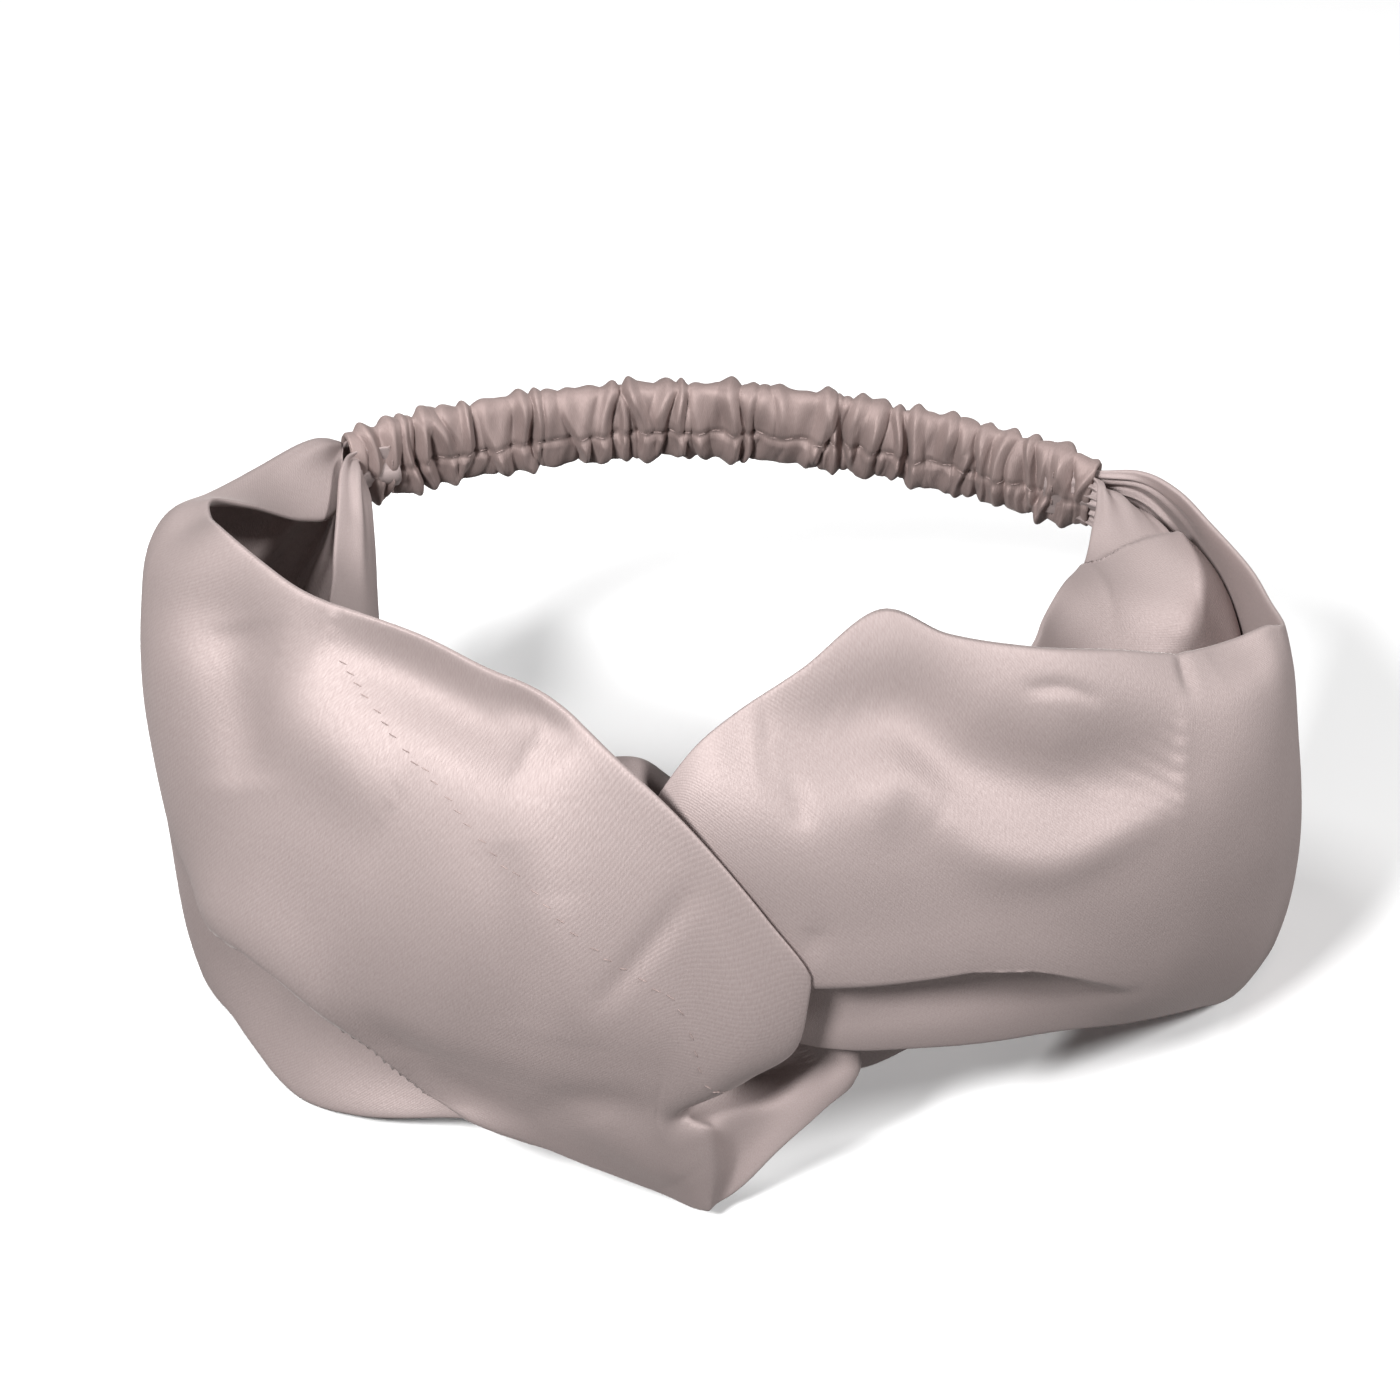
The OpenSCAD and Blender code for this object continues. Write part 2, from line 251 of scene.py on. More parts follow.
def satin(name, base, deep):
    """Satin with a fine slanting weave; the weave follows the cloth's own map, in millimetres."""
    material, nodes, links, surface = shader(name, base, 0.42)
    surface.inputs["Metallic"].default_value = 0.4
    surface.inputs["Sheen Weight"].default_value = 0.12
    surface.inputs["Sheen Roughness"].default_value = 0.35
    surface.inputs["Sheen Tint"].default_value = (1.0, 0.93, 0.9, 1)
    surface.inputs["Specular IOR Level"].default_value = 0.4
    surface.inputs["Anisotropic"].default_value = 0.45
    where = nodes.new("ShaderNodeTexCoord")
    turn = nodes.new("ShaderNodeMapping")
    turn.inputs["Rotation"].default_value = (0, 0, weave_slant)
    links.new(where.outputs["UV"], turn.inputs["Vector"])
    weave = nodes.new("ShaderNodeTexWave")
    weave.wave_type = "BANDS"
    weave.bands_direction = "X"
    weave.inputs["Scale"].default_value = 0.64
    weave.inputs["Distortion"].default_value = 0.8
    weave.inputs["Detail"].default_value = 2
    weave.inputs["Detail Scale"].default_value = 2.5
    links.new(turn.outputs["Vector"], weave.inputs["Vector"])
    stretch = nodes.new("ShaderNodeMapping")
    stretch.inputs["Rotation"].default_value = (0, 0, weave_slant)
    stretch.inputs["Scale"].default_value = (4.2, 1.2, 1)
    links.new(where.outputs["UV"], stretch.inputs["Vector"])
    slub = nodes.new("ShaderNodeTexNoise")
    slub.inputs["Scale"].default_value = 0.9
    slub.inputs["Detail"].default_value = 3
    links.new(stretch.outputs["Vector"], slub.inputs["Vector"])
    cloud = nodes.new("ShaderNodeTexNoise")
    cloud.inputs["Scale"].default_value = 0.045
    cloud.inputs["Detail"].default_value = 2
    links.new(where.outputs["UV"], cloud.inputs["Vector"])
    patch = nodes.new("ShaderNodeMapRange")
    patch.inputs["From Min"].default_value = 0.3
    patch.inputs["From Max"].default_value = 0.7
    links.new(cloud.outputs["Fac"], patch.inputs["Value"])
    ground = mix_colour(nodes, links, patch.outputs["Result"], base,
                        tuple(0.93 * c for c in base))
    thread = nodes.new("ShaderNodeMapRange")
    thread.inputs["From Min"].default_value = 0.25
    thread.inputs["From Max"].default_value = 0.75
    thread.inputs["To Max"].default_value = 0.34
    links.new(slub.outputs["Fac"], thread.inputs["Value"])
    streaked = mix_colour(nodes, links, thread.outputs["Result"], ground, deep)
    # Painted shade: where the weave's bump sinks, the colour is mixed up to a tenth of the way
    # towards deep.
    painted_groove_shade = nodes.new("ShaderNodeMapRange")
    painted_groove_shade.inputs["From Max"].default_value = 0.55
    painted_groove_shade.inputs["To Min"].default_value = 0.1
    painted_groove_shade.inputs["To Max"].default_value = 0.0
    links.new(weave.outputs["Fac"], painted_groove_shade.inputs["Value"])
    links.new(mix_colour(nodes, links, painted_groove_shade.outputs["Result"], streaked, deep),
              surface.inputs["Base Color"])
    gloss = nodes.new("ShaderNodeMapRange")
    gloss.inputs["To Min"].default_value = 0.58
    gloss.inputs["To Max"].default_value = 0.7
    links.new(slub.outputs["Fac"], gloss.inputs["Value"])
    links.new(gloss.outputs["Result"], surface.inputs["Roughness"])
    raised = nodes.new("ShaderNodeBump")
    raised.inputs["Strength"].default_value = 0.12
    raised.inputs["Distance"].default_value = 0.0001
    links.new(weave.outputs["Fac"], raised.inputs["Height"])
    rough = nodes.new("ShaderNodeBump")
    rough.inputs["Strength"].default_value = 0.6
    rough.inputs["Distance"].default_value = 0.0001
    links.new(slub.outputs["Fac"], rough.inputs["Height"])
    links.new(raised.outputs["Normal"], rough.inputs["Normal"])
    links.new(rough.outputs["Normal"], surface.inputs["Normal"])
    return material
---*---
## AIM
Give an exact repetition of all the material.

## ANSWER TO THIS TASK
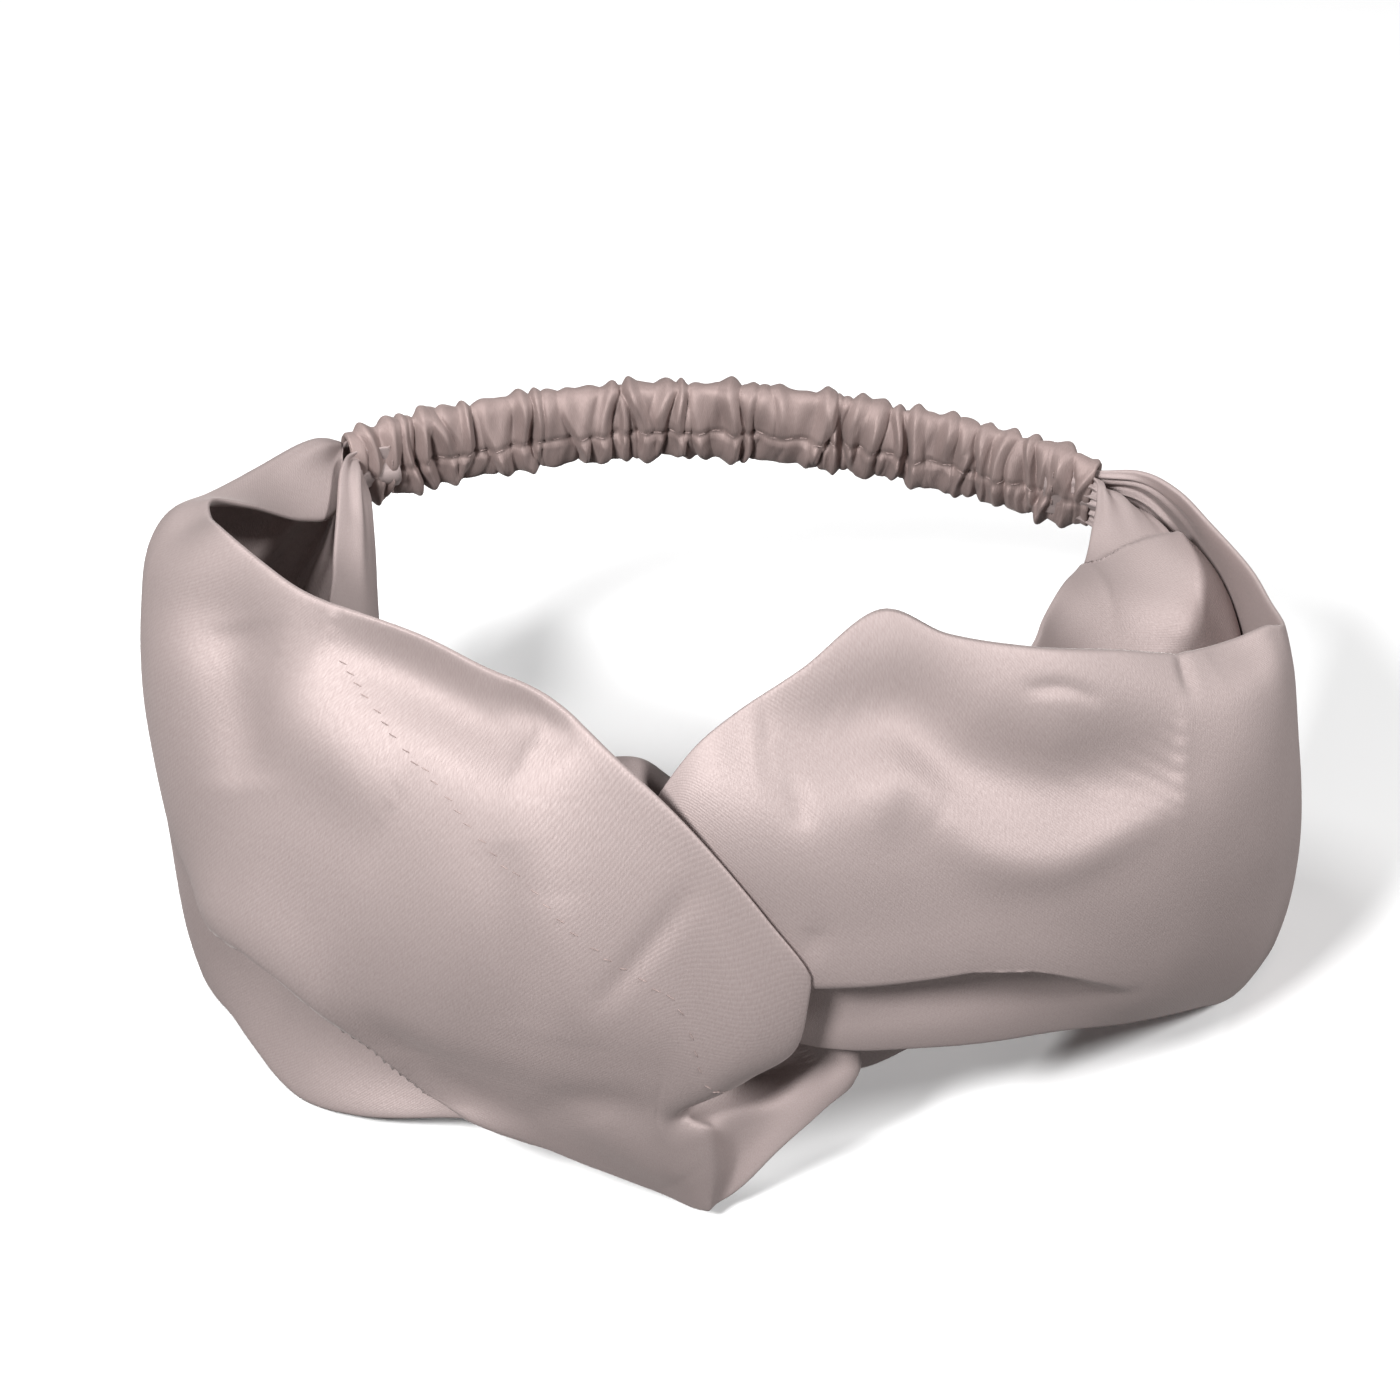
The OpenSCAD and Blender code for this object continues. Write part 2, from line 251 of scene.py on. More parts follow.
def satin(name, base, deep):
    """Satin with a fine slanting weave; the weave follows the cloth's own map, in millimetres."""
    material, nodes, links, surface = shader(name, base, 0.42)
    surface.inputs["Metallic"].default_value = 0.4
    surface.inputs["Sheen Weight"].default_value = 0.12
    surface.inputs["Sheen Roughness"].default_value = 0.35
    surface.inputs["Sheen Tint"].default_value = (1.0, 0.93, 0.9, 1)
    surface.inputs["Specular IOR Level"].default_value = 0.4
    surface.inputs["Anisotropic"].default_value = 0.45
    where = nodes.new("ShaderNodeTexCoord")
    turn = nodes.new("ShaderNodeMapping")
    turn.inputs["Rotation"].default_value = (0, 0, weave_slant)
    links.new(where.outputs["UV"], turn.inputs["Vector"])
    weave = nodes.new("ShaderNodeTexWave")
    weave.wave_type = "BANDS"
    weave.bands_direction = "X"
    weave.inputs["Scale"].default_value = 0.64
    weave.inputs["Distortion"].default_value = 0.8
    weave.inputs["Detail"].default_value = 2
    weave.inputs["Detail Scale"].default_value = 2.5
    links.new(turn.outputs["Vector"], weave.inputs["Vector"])
    stretch = nodes.new("ShaderNodeMapping")
    stretch.inputs["Rotation"].default_value = (0, 0, weave_slant)
    stretch.inputs["Scale"].default_value = (4.2, 1.2, 1)
    links.new(where.outputs["UV"], stretch.inputs["Vector"])
    slub = nodes.new("ShaderNodeTexNoise")
    slub.inputs["Scale"].default_value = 0.9
    slub.inputs["Detail"].default_value = 3
    links.new(stretch.outputs["Vector"], slub.inputs["Vector"])
    cloud = nodes.new("ShaderNodeTexNoise")
    cloud.inputs["Scale"].default_value = 0.045
    cloud.inputs["Detail"].default_value = 2
    links.new(where.outputs["UV"], cloud.inputs["Vector"])
    patch = nodes.new("ShaderNodeMapRange")
    patch.inputs["From Min"].default_value = 0.3
    patch.inputs["From Max"].default_value = 0.7
    links.new(cloud.outputs["Fac"], patch.inputs["Value"])
    ground = mix_colour(nodes, links, patch.outputs["Result"], base,
                        tuple(0.93 * c for c in base))
    thread = nodes.new("ShaderNodeMapRange")
    thread.inputs["From Min"].default_value = 0.25
    thread.inputs["From Max"].default_value = 0.75
    thread.inputs["To Max"].default_value = 0.34
    links.new(slub.outputs["Fac"], thread.inputs["Value"])
    streaked = mix_colour(nodes, links, thread.outputs["Result"], ground, deep)
    # Painted shade: where the weave's bump sinks, the colour is mixed up to a tenth of the way
    # towards deep.
    painted_groove_shade = nodes.new("ShaderNodeMapRange")
    painted_groove_shade.inputs["From Max"].default_value = 0.55
    painted_groove_shade.inputs["To Min"].default_value = 0.1
    painted_groove_shade.inputs["To Max"].default_value = 0.0
    links.new(weave.outputs["Fac"], painted_groove_shade.inputs["Value"])
    links.new(mix_colour(nodes, links, painted_groove_shade.outputs["Result"], streaked, deep),
              surface.inputs["Base Color"])
    gloss = nodes.new("ShaderNodeMapRange")
    gloss.inputs["To Min"].default_value = 0.58
    gloss.inputs["To Max"].default_value = 0.7
    links.new(slub.outputs["Fac"], gloss.inputs["Value"])
    links.new(gloss.outputs["Result"], surface.inputs["Roughness"])
    raised = nodes.new("ShaderNodeBump")
    raised.inputs["Strength"].default_value = 0.12
    raised.inputs["Distance"].default_value = 0.0001
    links.new(weave.outputs["Fac"], raised.inputs["Height"])
    rough = nodes.new("ShaderNodeBump")
    rough.inputs["Strength"].default_value = 0.6
    rough.inputs["Distance"].default_value = 0.0001
    links.new(slub.outputs["Fac"], rough.inputs["Height"])
    links.new(raised.outputs["Normal"], rough.inputs["Normal"])
    links.new(rough.outputs["Normal"], surface.inputs["Normal"])
    return material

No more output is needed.